THE TASK: Quote every line from the top of the listing down to and including the line that contains "for t in np.linspace(turns[0], turns[2], steps".
::::::::
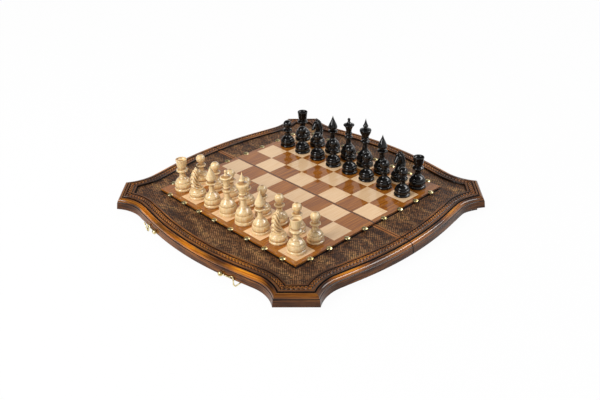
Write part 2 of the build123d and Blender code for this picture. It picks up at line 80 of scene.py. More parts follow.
def arc(start, middle, end, steps):
    """Points on the circle through three points, without its first point."""
    (ax, ay), (bx, by), (cx, cy) = start, middle, end
    d = 2 * (ax * (by - cy) + bx * (cy - ay) + cx * (ay - by))
    a, b, c = ax * ax + ay * ay, bx * bx + by * by, cx * cx + cy * cy
    x = (a * (by - cy) + b * (cy - ay) + c * (ay - by)) / d
    y = (a * (cx - bx) + b * (ax - cx) + c * (bx - ax)) / d
    turns = np.unwrap([np.arctan2(q - y, p - x) for p, q in (start, middle, end)])
    radius = np.hypot(ax - x, ay - y)
    return [(x + radius * cos(t), y + radius * sin(t))
            for t in np.linspace(turns[0], turns[2], steps + 1)[1:]]


# The section, from the band's foot round to the underside: inset, height, how amber the
# stain is there, and how deep in a cut or recess the point lies, which sets how dark
# settled stain and painted shade make it.
plait_start, plait_end, top = 16.4, 26.9, 33.5
band = [(0.5, 10.5, 0.1, 0.6), (0.1, 10.9, 0.1, 0.2)] + [
    (i, z, 0.1, 0.0) for i, z in zip(np.linspace(0.1, 1.5, 7), np.linspace(12.0, 23.3, 7))]
quirk = [(1.6, 23.7, 0.2, 0.5), (2.3, 24.2, 0.3, 0.9), (2.4, 24.5, 0.5, 0.6)]
nose = [(i, z, 1.0, 0.0) for i, z in arc((2.4, 24.5), (4.444, 29.396), (9.7, 31.3), 16)]
groove = [(10.0, 30.9, 0.4, 0.4), (10.3, 29.6, 0.2, 0.7), (11.1, 29.4, 0.2, 0.75),
          (11.8, 29.6, 0.2, 0.75), (12.2, 32.7, 0.2, 0.45), (12.8, top - 0.1, 0.2, 0.1)]
fillet = [(13.4, top, 0.3, 0.0), (14.4, top, 0.3, 0.0), (15.4, top, 0.3, 0.0),
          (15.9, top - 0.15, 0.2, 0.3), (plait_start, top - 1.0, 0.1, 1.0)]
plait = [(i, top, 0.3, 0.0) for i in np.linspace(plait_start + 0.2, plait_end - 0.2, 19)]
inner = [(plait_end, top - 1.0, 0.1, 1.0), (27.4, top - 0.15, 0.2, 0.3),
         (28.2, top, 0.3, 0.0), (29.4, top, 0.3, 0.0), (30.6, top - 0.05, 0.3, 0.0),
         (31.2, top - 0.4, 0.2, 0.4), (frame_width, top - 1.0, 0.3, 0.8),
         (frame_width, 29.0, 0.2, 1.0), (frame_width, 10.5, 0.1, 0.3)]
section = np.array(band + quirk + nose + groove + fillet + plait + inner)
around = np.r_[0, np.cumsum(np.hypot(*np.diff(section[:, :2], axis=0).T))]
order = np.arange(len(section))
plait_first = len(section) - len(inner) - len(plait)
plaited = (order >= plait_first) & (order < plait_first + len(plait))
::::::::
TASK RESPONSE:
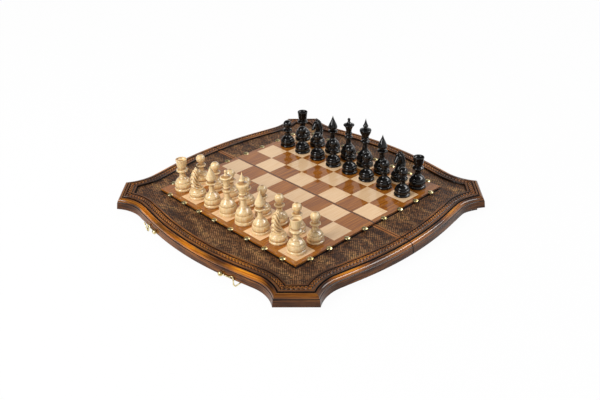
Write part 2 of the build123d and Blender code for this picture. It picks up at line 80 of scene.py. More parts follow.
def arc(start, middle, end, steps):
    """Points on the circle through three points, without its first point."""
    (ax, ay), (bx, by), (cx, cy) = start, middle, end
    d = 2 * (ax * (by - cy) + bx * (cy - ay) + cx * (ay - by))
    a, b, c = ax * ax + ay * ay, bx * bx + by * by, cx * cx + cy * cy
    x = (a * (by - cy) + b * (cy - ay) + c * (ay - by)) / d
    y = (a * (cx - bx) + b * (ax - cx) + c * (bx - ax)) / d
    turns = np.unwrap([np.arctan2(q - y, p - x) for p, q in (start, middle, end)])
    radius = np.hypot(ax - x, ay - y)
    return [(x + radius * cos(t), y + radius * sin(t))
            for t in np.linspace(turns[0], turns[2], steps + 1)[1:]]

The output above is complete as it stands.